# GFS pickups



## ezcomes (Jul 28, 2008)

from guitarfetish...anyone ever purchase any of them?

i was looking at the GFS single coil noiseless for my tele rebuild...but don't see many (if any) reviews...

thought i would check here...


----------



## blam (Feb 18, 2011)

i've used the "Mean 90" pickups before.

they are a humbucker sized P90 type pickup. they're ok. they're generally better than stock import pickups. a lot of users on the les paul forums like them. some hate them, mostly the boutique snobs.


----------



## Tarbender (Apr 7, 2006)

I found GFS pickups to be weak and lifeless. OK for a cheap hobby guitar but nothing I would want to put in a quality instrument. You get what you pay for... just my 2cents.


----------



## Mooh (Mar 7, 2007)

They vary greatly in my experience. I've had 2 that were okay, one that wasn't, and have heard others that were so-so. As with all pickups, pots and set-up are a factor.

Peace, Mooh.


----------



## ezcomes (Jul 28, 2008)

interesting...i've heard about the variance in quality...its an old Lero telecaster i've got...its going to be a gigging beater...guess i'll keep shopping


----------



## bagpipe (Sep 19, 2006)

I've used GFS pickups and I've also found the quality to be inconsistent. If you're looking for quality Tele pickups at a better price, check out the Keystones from Bill Lawrence. 

Wilde Bill's Keystones

$64 for the set of Tele pickups. $72 if you want them with a cover on the neck pickup! I've had a bunch of different Tele pickups over the years: VanZandts, Fenders, Texas Specials, Rumpelstiltskins etc. After replacing the stock pickups in my MIM Tele with a set of Keystones, I wouldn't even think about swapping them out - they're awesome. Head over to tdpri.com and do a search for Bill Lawrence Keystones. You wont read a bad word about them.


----------



## ThePass (Aug 10, 2007)

bagpipe said:


> I've used GFS pickups and I've also found the quality to be inconsistent. If you're looking for quality Tele pickups at a better price, check out the Keystones from Bill Lawrence.
> 
> Wilde Bill's Keystones
> 
> $64 for the set of Tele pickups. $72 if you want them with a cover on the neck pickup! I've had a bunch of different Tele pickups over the years: VanZandts, Fenders, Texas Specials, Rumpelstiltskins etc. After replacing the stock pickups in my MIM Tele with a set of Keystones, I wouldn't even think about swapping them out - they're awesome. Head over to tdpri.com and do a search for Bill Lawrence Keystones. You wont read a bad word about them.



+1 on the Bill Lawrence suggestion. While I haven't heard many 'bad' things about the GFS pup's, I've heard much better about Bill Lawrence. And $64 isn't that bad.


----------



## YJMUJRSRV (Jul 17, 2007)

gone fishing


----------



## NB_Terry (Feb 2, 2006)

I also thought of suggesting the Keystone pickups, but the OP is looking for noiseless. 

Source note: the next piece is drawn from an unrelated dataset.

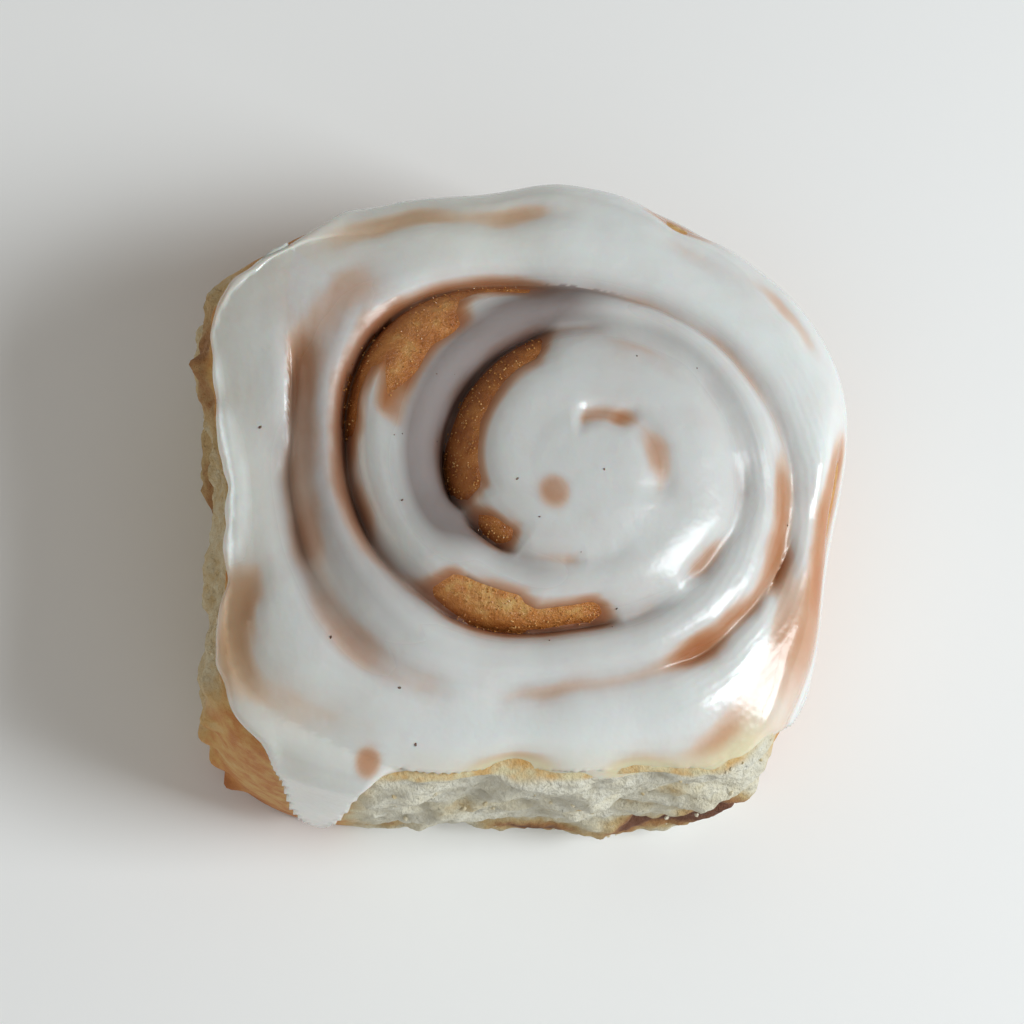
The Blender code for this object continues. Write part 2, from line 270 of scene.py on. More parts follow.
# In a groove deeper than this the inner flank takes more than half of the layer
DEEP, DEEP_EASE, DEEP_SHARE = 4.5 * MM, 2 * MM, 0.70
TINY = 1e-6
TORN_FRONT, TORN_LEFT = (0.135, 0.345), (0.415, 0.595)
TORN_FADE = 0.02
SHOULDER_BAKED, SHOULDER_TORN, SHOULDER_OF_LAYER = 8.0 * MM, 2.2 * MM, 0.70
SHOULDER_FADE = 0.08
TAIL_TAPER = 0.05
SHOULDER_SHARE, FOOT_SHARE = 0.30, 0.95
FOOT, FOOT_TUCK, BULGE = 2.2 * MM, 0.7, 1.0 * MM
# (first turn, last turn, how far the wall leans inwards at the floor)
LEANS, LEAN_FADE = ((0.24, 0.36, 1.6 * MM), (0.40, 0.60, 2.6 * MM)), 0.08
SWELL, SWELL_SIZE = 0.45 * MM, 14 * MM


def between(turns, start, end, fade=TORN_FADE):
    """1 between two places round the roll and 0 elsewhere."""
    around = turns % 1.0
    return smooth((around - start) / fade + 0.5) * smooth((end - around) / fade + 0.5)


def torn(turns, fade=TORN_FADE):
    return max(between(turns, *TORN_FRONT, fade), between(turns, *TORN_LEFT, fade))


def lean_of(turns):
    return sum(lean * between(turns, first, last, LEAN_FADE) for first, last, lean in LEANS)


def flank_drop(share):
    """How far a groove's side has dropped, from 1 in the seam to 0 on the crown: a quarter circle."""
    rest = 1 - clamp(share)
    return 1 - math.sqrt(1 - rest * rest)


def crown_height(turns, reach, wall):
    """Height of the roll's dome, with the slow swelling of risen dough."""
    z = DOUGH_HEIGHT - DOME_DROP * (reach / wall) ** DOME_POWER
    return z - SWELL * (0.5 + 0.5 * noise(place_of(turns, reach, 0) / SWELL_SIZE))


class Cut:
    """One cut across a layer of the coil."""

    def __init__(self, turns):
        self.turns = turns
        self.outermost = turns > SEAM_END - TINY
        self.inner_turns = max(turns - 1, SEAM_START)
        self.inner = seam_reach(self.inner_turns)
        self.inner_depth = groove_depth(self.inner_turns)
        self.wall = wall_reach(turns)
        self.torn = torn(turns)
        if self.outermost:
            self.shoulder = self.shoulder_radius()
            self.start_angle = self.shoulder_start()
            self.arc = self.shoulder * (math.pi / 2 - self.start_angle)
            self.outer = self.wall - self.shoulder * (1 - math.sin(self.start_angle))
            self.outer_depth = 0.0
            self.side_height = self.crown(self.outer) - self.shoulder * math.cos(self.start_angle)
            self.lean = lean_of(turns)
        else:
            self.outer = seam_reach(turns)
            self.outer_depth = groove_depth(turns)
        width = max(TINY, self.outer - self.inner)
        inner_share = mix(0.5, DEEP_SHARE, smooth((self.inner_depth - DEEP) / DEEP_EASE))
        self.outer_flank = min(FLANK, width * (1 - inner_share) + TINY)
        self.inner_flank = min(FLANK, width) if self.outermost else inner_share * min(2 * FLANK, width)
        self.soft_flank = min(SOFT_FLANK, width if self.outermost else SOFT_SHARE * width)

    def away_from_tail(self):
        return smooth(min(self.turns - SEAM_END, SEAM_END + 1 - self.turns) / TAIL_TAPER)

    def shoulder_radius(self):
        radius = mix(SHOULDER_BAKED, SHOULDER_TORN, torn(self.turns, SHOULDER_FADE))
        radius = min(radius, SHOULDER_OF_LAYER * (self.wall - self.inner))
        tail = wall_reach(SEAM_END) - seam_reach(SEAM_END)
        return mix(tail, radius, self.away_from_tail())

    def shoulder_start(self):
        """The dome's slope where the shoulder begins, so that one runs into the other."""
        slope = DOME_DROP * DOME_POWER / self.wall * (1 - self.shoulder / self.wall) ** (DOME_POWER - 1)
        return math.atan(slope) * self.away_from_tail()

    def crown(self, reach):
        return crown_height(self.turns, reach, self.wall)

    def groove(self, reach):
        """How far the grooves on both sides pull the surface below the crown."""
        fall = self.inner_depth * flank_drop((reach - self.inner) / self.inner_flank)
        return fall + self.outer_depth * flank_drop((self.outer - reach) / self.outer_flank)

    def soft_grooves(self, reach):
        """Both grooves, but wide and round at the bottom, as thick glaze leaves them."""
        inner_fall = self.inner_depth * (1 - smooth((reach - self.inner) / self.soft_flank))
        outer_fall = self.outer_depth * (1 - smooth((self.outer - reach) / self.soft_flank))
        return inner_fall, outer_fall

    def side(self, share):
        """A point of the outer side: how far beyond the outline, how high, how far down."""
        quarter = math.pi / 2
        if share <= SHOULDER_SHARE:
            angle = mix(self.start_angle, quarter, share / SHOULDER_SHARE)
            beyond = self.shoulder * (math.sin(angle) - 1)
            z = self.side_height + self.shoulder * math.cos(angle)
            return beyond, z, self.shoulder * (angle - self.start_angle)
        if share <= FOOT_SHARE:
            down = (share - SHOULDER_SHARE) / (FOOT_SHARE - SHOULDER_SHARE)
            z = self.side_height * (1 - down) + FOOT * down
            beyond = BULGE * math.sin(math.pi * down) - self.lean * down
            return beyond, z, self.arc + self.side_height - z
        angle = quarter * (share - FOOT_SHARE) / (1 - FOOT_SHARE)
        beyond = -self.lean - FOOT_TUCK * FOOT * (1 - math.cos(angle))
        z = FOOT * (1 - math.sin(angle))
        return beyond, z, self.arc + self.side_height - z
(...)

I have a Keystone in the bridge position in my tele and it's great.


----------



## mhammer (Nov 30, 2007)

With almost any product, final product quality is going to depend on the quality of the raw materials, and the time you spend attending to detail. If you read the pickup-makers forum over at MEF, you'll see that, apart from magnets (easy to get), flatwork (easy to make), and wire with specific kinds of insulation (somewhat trickier to get in the desired volumes), one of the big factors in producing desirable-sounding and consistent-sounding pickups is monitoring of tension and wire scatter. 

GFS, and their Asian source, are going to be able to produce inexpensive pickups largely because they will try and wind them as fast as possible. Remember that the machinery is paid for, the building is paid for, and the materials are paid for. What makes the difference in production cost will be labour, and time is money. The various steps involved in producing a pickup will be made as brief as possible. I think they make a decent product for the price-point, but they WILL sacrifice attention to detail in order to be able to achieve that price-point. And that will likely result in hit-or-miss pickups.

Now, you could probably identify a budget guitar that has rougher fret ends, or a better grain or finish, but until you intall a pickup, you won't be able to tell if it is a little loose in the wind or not, if the inductance is higher or lower, if the magnets are fully charged, and a bunch of other things that can matter with pickups. One of the hardest and most important things for any boutique maker to achieve is consistency, since it will be word of mouth and _living up to word of mouth_ that will provide them with customers. Once your price-point drops low enough, value for money starts to take over, and consistency is less critical to drawing business. I'll bet many who read the comments here about inconsistency would still consider throwing thirty-five bucks at a GFS pickup that intrigued them (like one of their oversized polepice Tele neck units), just to try it out.


----------



## keeperofthegood (Apr 30, 2008)

mhammer said:


> :
> :
> :
> GFS, and their Asian source...
> ...


ME ME ME haha  

I read a bunch on these not long back. I followed and backtracked many of the positive and negative comments. The 'gist' I got from that is; pre-Asia 100% positive, post-Asia its a real crap shoot.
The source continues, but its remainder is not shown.